Können die Menschen an der Küste in Zukunft noch leben wie bisher, wenn das Meer so schnell steigt?
Dangendorf: Generell haben wir in Deutschland einen sehr gut funktionierenden Küstenschutz, der in vielen Bereichen bereits einen Meeresspiegel-Anstieg von mehreren Dezimetern berücksichtigt. Sollte der Meeresspiegel tatsächlich bis 2100 um 65 Zentimeter oder mehr ansteigen, werden wir flexible Handlungsstrategien benötigen. Schleswig-Holstein geht mit gutem Beispiel voran und baut seit geraumer Zeit sogenannte Klimadeiche. Sie sind so konzipiert, dass sie im Fall eines schnelleren Meeresspiegel-Anstiegs einfach auf ein höheres Niveau angepasst werden können.
Meeresspiegel macht neue Baukonzepte nötig
Sind normale Häuser – womöglich mit Keller – dann noch die richtige Wohnform? Die Stiftung Küstenschutz Sylt etwa spricht schon von Hausbooten, die nötig werden.

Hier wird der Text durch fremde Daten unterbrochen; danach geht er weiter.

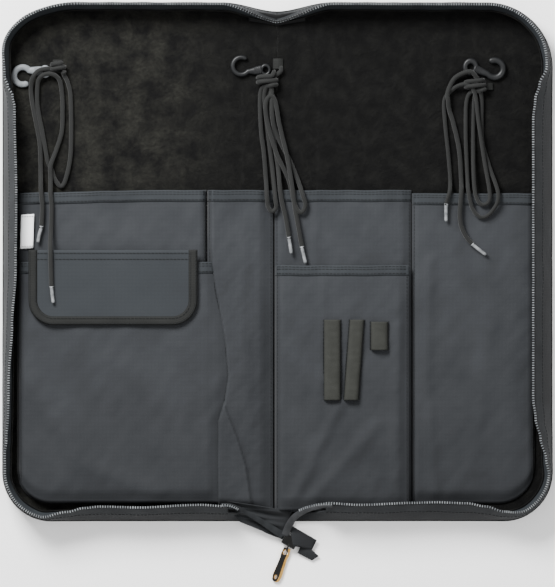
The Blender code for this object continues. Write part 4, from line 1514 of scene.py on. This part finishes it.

Dangendorf: Zum Schutz vor dem Anstieg des Meeresspiegels gehören auch neue Konzepte, die Häuser auf Stelzen oder im schlimmsten Fall Rückzugsoptionen für die Menschen beinhalten.
Sind noch mehr Vorkehrungen nötig, um für den Anstieg gewappnet zu sein?
Dangendorf: Wir müssen pünktlich auf unvorhergesehene Entwicklungen reagieren können – zum Beispiel ein schnelleres Abschmelzen der Eisschilde auf Grönland und in der Antarktis. Dafür brauchen wir einen stetigen Austausch zwischen Wissenschaft, Politik und Praxis.